On May 23, 1960, another tsunami hit Hilo, killing 61 people.
Mark Swanson, a professor of geology at the University of Southern Maine, says the Atlantic does not have the sort of earthquake activity that could cause such massive waves.
Swanson says the Atlantic has a zone where one plate of the Earth's crust sinks under another as they collide, but it is small and not capable of creating the massive walls of water that such zones in the Pacific and Indian oceans can.
Researchers in Seattle are working to develop a new forecasting system to better protect coastal communities from disasters like the magnitude 9.0 earthquake that struck near Indonesia on Sunday.
"Our goal is to have results (a tsunami prediction) in 15 minutes or less" after an earthquake, said Vasily Titov, a mathematician and computer modeler on an elite team of tsunami researchers at the National Oceanic and Atmospheric Administration's Pacific Marine Environmental Laboratory.
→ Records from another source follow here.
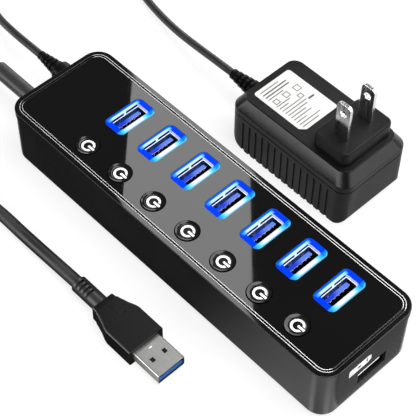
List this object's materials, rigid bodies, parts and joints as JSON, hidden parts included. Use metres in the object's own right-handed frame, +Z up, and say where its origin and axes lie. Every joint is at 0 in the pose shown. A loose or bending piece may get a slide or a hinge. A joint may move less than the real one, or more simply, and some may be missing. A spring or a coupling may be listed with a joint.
{
  "type": "usb hub",
  "caption": "Long black desktop data hub with a row of lit sockets, a switch button for each, an end charging socket, a fixed data cable and a plug-in mains supply",
  "frame": {"origin": "under the middle of the hub's case, on the surface that its feet stand on", "axes": "+X along the case to the charging end, +Y to the side with the row of sockets, +Z up"},
  "size_m": [0.2876, 0.1622, 0.0495],
  "materials": {
    "case_black": "satin",
    "cover_gloss": "gloss",
    "plate_gloss": "gloss",
    "trim_metal": "polished",
    "foot_rubber": "matte",
    "screw_steel": "satin",
    "board_green": "satin",
    "socket_steel": "satin",
    "window_blue": "translucent",
    "button_black": "satin",
    "tongue_blue": "satin",
    "contact_gold": "polished",
    "switch_grey": "matte",
    "led_white": "gloss",
    "chip_black": "matte",
    "tongue_white": "satin",
    "cord_black": "satin",
    "grip_black": "satin",
    "plug_steel": "satin",
    "insulator_blue": "satin",
    "supply_black": "satin",
    "label_white": "satin",
    "board_tan": "satin",
    "core_yellow": "satin"
  },
  "bodies": {
    "hub": {"bottom_case": "case_black", "top_cover": "cover_gloss", "face_plate": "plate_gloss", "trim_ring": "trim_metal", "rubber_feet": "foot_rubber", "case_screws": "screw_steel", "main_board": "board_green", "port_shell_1": "socket_steel", "port_shell_2": "socket_steel", "port_shell_3": "socket_steel", "port_shell_4": "socket_steel", "port_shell_5": "socket_steel", "port_shell_6": "socket_steel", "port_shell_7": "socket_steel", "port_tongues": "tongue_blue", "port_contacts": "contact_gold", "light_window_1": "window_blue", "light_window_2": "window_blue", "light_window_3": "window_blue", "light_window_4": "window_blue", "light_window_5": "window_blue", "light_window_6": "window_blue", "light_window_7": "window_blue", "switch_bodies": "switch_grey", "indicator_leds": "led_white", "board_chips": "chip_black", "dc_jack": "chip_black", "charge_port_shell": "socket_steel", "charge_port_tongue": "tongue_white", "data_sleeve": "cord_black", "data_cable_hub_side": "cord_black", "data_cable_coil": "cord_black", "data_cable_plug_side": "cord_black", "data_coil_tie": "cord_black", "data_plug_grip": "grip_black", "data_plug_shell": "plug_steel", "data_plug_insulator": "insulator_blue"},
    "power_supply": {"dc_plug_grip": "grip_black", "dc_plug_barrel": "plug_steel", "power_cable_hub_side": "cord_black", "power_cable_coil": "cord_black", "power_cable_supply_side": "cord_black", "power_coil_tie": "cord_black", "supply_lower_shell": "supply_black", "supply_upper_shell": "supply_black", "supply_blades": "plug_steel", "supply_relief": "grip_black", "supply_label": "label_white", "supply_board": "board_tan", "supply_transformer": "core_yellow"},
    "button_1": {"power_button_1": "button_black"},
    "button_2": {"power_button_2": "button_black"},
    "button_3": {"power_button_3": "button_black"},
    "button_4": {"power_button_4": "button_black"},
    "button_5": {"power_button_5": "button_black"},
    "button_6": {"power_button_6": "button_black"},
    "button_7": {"power_button_7": "button_black"}
  },
  "joints": [
    {"name": "button_1_press", "type": "slide", "parent": "hub", "child": "button_1", "axis": [0, 0, -1], "range_m": [0, 0.0012], "stiffness_N_per_m": 800},
    {"name": "button_2_press", "type": "slide", "parent": "hub", "child": "button_2", "axis": [0, 0, -1], "range_m": [0, 0.0012], "stiffness_N_per_m": 800},
    {"name": "button_3_press", "type": "slide", "parent": "hub", "child": "button_3", "axis": [0, 0, -1], "range_m": [0, 0.0012], "stiffness_N_per_m": 800},
    {"name": "button_4_press", "type": "slide", "parent": "hub", "child": "button_4", "axis": [0, 0, -1], "range_m": [0, 0.0012], "stiffness_N_per_m": 800},
    {"name": "button_5_press", "type": "slide", "parent": "hub", "child": "button_5", "axis": [0, 0, -1], "range_m": [0, 0.0012], "stiffness_N_per_m": 800},
    {"name": "button_6_press", "type": "slide", "parent": "hub", "child": "button_6", "axis": [0, 0, -1], "range_m": [0, 0.0012], "stiffness_N_per_m": 800},
    {"name": "button_7_press", "type": "slide", "parent": "hub", "child": "button_7", "axis": [0, 0, -1], "range_m": [0, 0.0012], "stiffness_N_per_m": 800},
    {"name": "power_plug_pull", "type": "slide", "parent": "hub", "child": "power_supply", "axis": [-1, 0, 0], "range_m": [0, 0.015]}
  ]
}
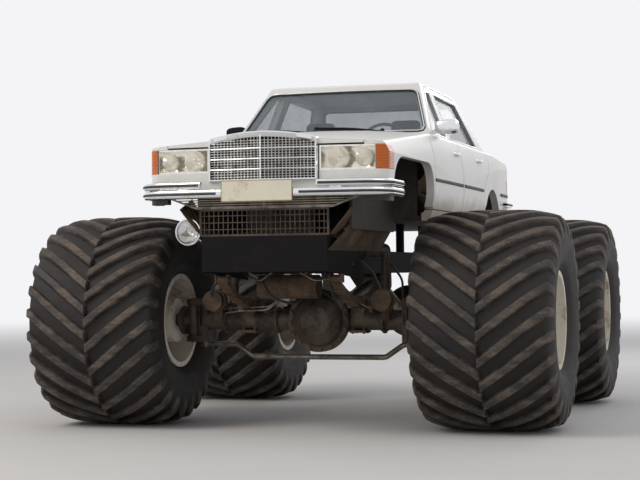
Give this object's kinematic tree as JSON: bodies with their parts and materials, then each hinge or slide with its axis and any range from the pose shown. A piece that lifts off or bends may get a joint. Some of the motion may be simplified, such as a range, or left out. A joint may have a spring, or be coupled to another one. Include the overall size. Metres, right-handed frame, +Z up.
{
  "type": "monster truck",
  "caption": "Four-door saloon body on a lorry ladder frame with driven beam axles and very wide chevron tyres; it rolls, steers and opens its doors, hood and boot.",
  "frame": {"origin": "on the ground under the middle of the overall box", "axes": "front faces -Y, +X is the vehicle's left, +Z up"},
  "size_m": [3.957, 4.96, 2.745],
  "materials": {
    "body_paint": "faded gloss",
    "underbody_paint": "matt",
    "window_glass": "clear",
    "bright_chrome": "polished",
    "grille_dark": "matt",
    "lamp_housing": "polished",
    "lamp_glass": "ribbed",
    "amber_lens": "gloss",
    "red_lens": "gloss",
    "black_rubber": "matt",
    "black_paint": "satin",
    "worn_iron": "greasy",
    "bare_steel": "dull",
    "seat_cloth": "matt",
    "dash_plastic": "matt",
    "tyre_rubber": "dusty",
    "rim_paint": "satin"
  },
  "bodies": {
    "chassis": {"roof": "body_paint", "side_frame_left": "body_paint", "side_frame_right": "body_paint", "front_fenders": "body_paint", "cowl": "body_paint", "nose_panel": "body_paint", "rear_panels": "body_paint", "floor_pan": "underbody_paint", "screens": "window_glass", "front_bumper": "bright_chrome", "rear_bumper": "bright_chrome", "lower_grille": "bright_chrome", "radiator_guard": "grille_dark", "headlamps": "lamp_housing", "spot_lamp": "lamp_housing", "lamp_lenses": "lamp_glass", "indicators": "amber_lens", "tail_lamps": "red_lens", "bumper_rubbers": "black_rubber", "front_shield": "black_paint", "frame_rails": "black_paint", "cross_members": "black_paint", "dampers": "black_paint", "air_brakes": "black_paint", "front_axle": "worn_iron", "rear_axle": "worn_iron", "transmission": "worn_iron", "engine": "worn_iron", "prop_shafts": "bare_steel", "leaf_springs": "bare_steel", "seats": "seat_cloth", "dashboard": "dash_plastic"},
    "hood": {"hood": "body_paint", "grille_shell": "bright_chrome", "grille_insert": "grille_dark"},
    "boot_lid": {"trunk_lid": "body_paint"},
    "tie_rod": {"tie_rod": "bare_steel"},
    "door_front_left": {"door_front_left": "body_paint", "glass_front_left": "window_glass", "mirror_left": "bright_chrome"},
    "door_rear_left": {"door_rear_left": "body_paint", "glass_rear_left": "window_glass"},
    "knuckle_left": {"knuckle_left": "worn_iron"},
    "wheel_front_left": {"tyre_front_left": "tyre_rubber", "rim_front_left": "rim_paint"},
    "wheel_rear_left": {"tyre_rear_left": "tyre_rubber", "rim_rear_left": "rim_paint"},
    "door_front_right": {"door_front_right": "body_paint", "glass_front_right": "window_glass", "mirror_right": "bright_chrome"},
    "door_rear_right": {"door_rear_right": "body_paint", "glass_rear_right": "window_glass"},
    "knuckle_right": {"knuckle_right": "worn_iron"},
    "wheel_front_right": {"tyre_front_right": "tyre_rubber", "rim_front_right": "rim_paint"},
    "wheel_rear_right": {"tyre_rear_right": "tyre_rubber", "rim_rear_right": "rim_paint"}
  },
  "joints": [
    {"name": "steer_left", "type": "hinge", "parent": "chassis", "child": "knuckle_left", "pos_m": [0.9, -1.375, 0.8015], "axis": [0, 0, 1], "range_deg": [-25, 25]},
    {"name": "roll_front_left", "type": "hinge", "parent": "knuckle_left", "child": "wheel_front_left", "pos_m": [1.461, -1.375, 0.8015], "axis": [1, 0, 0], "continuous": true},
    {"name": "open_door_front_left", "type": "hinge", "parent": "chassis", "child": "door_front_left", "pos_m": [0.927, -0.948, 2.115], "axis": [0, 0, -1], "range_deg": [0, 65]},
    {"name": "roll_rear_left", "type": "hinge", "parent": "chassis", "child": "wheel_rear_left", "pos_m": [1.461, 1.274, 0.8015], "axis": [1, 0, 0], "continuous": true},
    {"name": "open_door_rear_left", "type": "hinge", "parent": "chassis", "child": "door_rear_left", "pos_m": [0.927, 0.102, 2.115], "axis": [0, 0, -1], "range_deg": [0, 65]},
    {"name": "steer_right", "type": "hinge", "parent": "chassis", "child": "knuckle_right", "pos_m": [-0.9, -1.375, 0.8015], "axis": [0, 0, 1], "range_deg": [-25, 25]},
    {"name": "roll_front_right", "type": "hinge", "parent": "knuckle_right", "child": "wheel_front_right", "pos_m": [-1.461, -1.375, 0.8015], "axis": [1, 0, 0], "continuous": true},
    {"name": "open_door_front_right", "type": "hinge", "parent": "chassis", "child": "door_front_right", "pos_m": [-0.927, -0.948, 2.115], "axis": [0, 0, 1], "range_deg": [0, 65]},
    {"name": "roll_rear_right", "type": "hinge", "parent": "chassis", "child": "wheel_rear_right", "pos_m": [-1.461, 1.274, 0.8015], "axis": [1, 0, 0], "continuous": true},
    {"name": "open_door_rear_right", "type": "hinge", "parent": "chassis", "child": "door_rear_right", "pos_m": [-0.927, 0.102, 2.115], "axis": [0, 0, 1], "range_deg": [0, 65]},
    {"name": "tie_rod_pivot", "type": "hinge", "parent": "knuckle_left", "child": "tie_rod", "pos_m": [0.9, -1.125, 0.6072], "axis": [0, 0, 1], "range_deg": [-25, 25]},
    {"name": "open_hood", "type": "hinge", "parent": "chassis", "child": "hood", "pos_m": [0, -0.868, 2.268], "axis": [-1, 0, 0], "range_deg": [0, 60]},
    {"name": "open_boot_lid", "type": "hinge", "parent": "chassis", "child": "boot_lid", "pos_m": [0, 1.62, 2.268], "axis": [1, 0, 0], "range_deg": [0, 70]}
  ],
  "couplings": [
    {"joint": "steer_right", "follows": "steer_left", "ratio": 1},
    {"joint": "tie_rod_pivot", "follows": "steer_left", "ratio": -1}
  ]
}
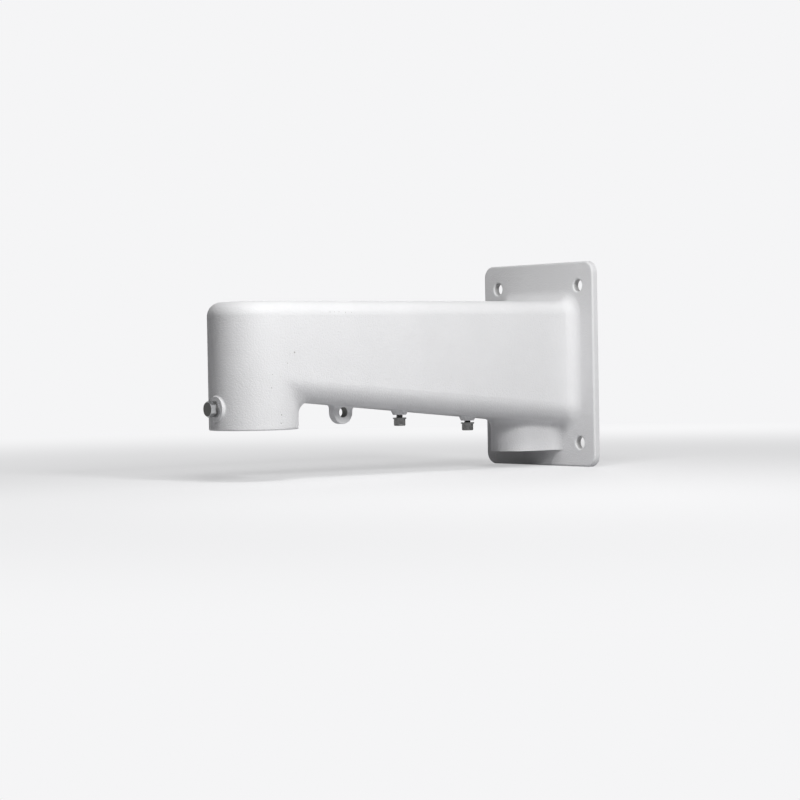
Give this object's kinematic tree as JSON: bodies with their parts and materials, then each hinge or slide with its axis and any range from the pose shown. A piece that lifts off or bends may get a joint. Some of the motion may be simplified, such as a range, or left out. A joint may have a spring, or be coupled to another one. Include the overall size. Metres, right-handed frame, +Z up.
{
  "type": "camera wall bracket",
  "caption": "Hollow cast wall arm for a dome camera: bolted plate, tapering arm and round hanging head with a pipe thread, a lock bolt, a rope ear and a cable entry.",
  "frame": {"origin": "middle of the wall bolt pattern, on the back of the plate, in the plane of the wall", "axes": "+Y points into the wall, the arm runs out along -Y, +Z is up, and X is level along the wall"},
  "size_m": [0.125, 0.311, 0.155],
  "materials": {
    "powder_coat": "fine orange peel, low gloss",
    "screw_steel": "dull, machined",
    "washer_steel": "satin"
  },
  "bodies": {
    "root": {"bracket_casting": "powder_coat", "cap_screw_front": "screw_steel", "cap_screw_washer_front": "washer_steel", "cap_screw_rear": "screw_steel", "cap_screw_washer_rear": "washer_steel", "lock_bolt_flat_washer": "washer_steel", "lock_bolt_spring_washer": "screw_steel", "lock_bolt": "screw_steel"}
  },
  "joints": []
}
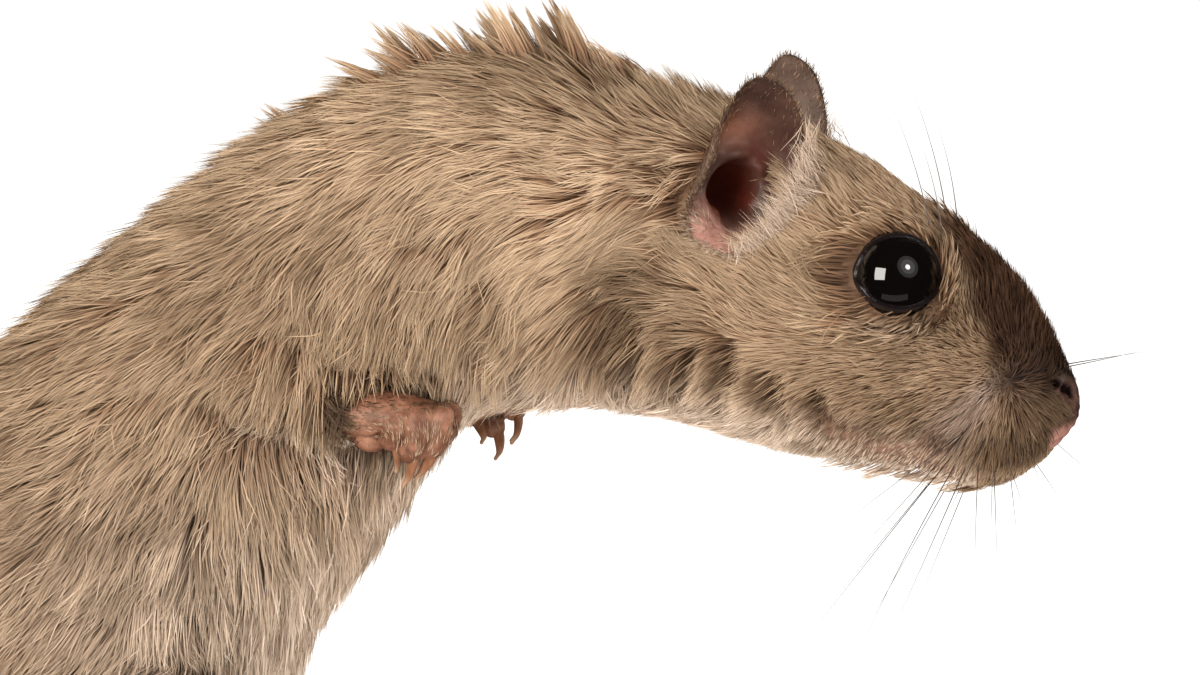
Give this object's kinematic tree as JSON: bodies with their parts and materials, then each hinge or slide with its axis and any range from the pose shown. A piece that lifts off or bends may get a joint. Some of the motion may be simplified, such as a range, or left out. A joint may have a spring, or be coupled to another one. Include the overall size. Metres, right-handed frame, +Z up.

The forecasting system could be tested within a year.
There wasn't a warning system in the Indian Ocean and there isn't one in the Atlantic either, however.
"We're building a rudimentary one for the Caribbean, for the U.S. Virgin Islands and Puerto Rico, but for the main Atlantic Ocean, there is nothing," said Maul. "The French and the Portuguese have taken the risk of the repeat of the 1755 Lisbon earthquake seriously enough to build a warning system for western Europe."
But that won't help the east coast of the United States. How devastating would a tsunami there be? It's hard to tell, says Maul.
"We're going to be doing some more research on that particular question in this coming spring," he said.
But even with warning systems, Maul says educating the public about what to do if the warning is sounded is important.
In Puerto Rico, they are putting signs all over the place so people know to leave and that is the case in most other cases," he said. "Hawaii has bullhorns on the beaches and when they go off, people know immediately to leave the beaches.
"We just haven't done that for the east coast of the United States."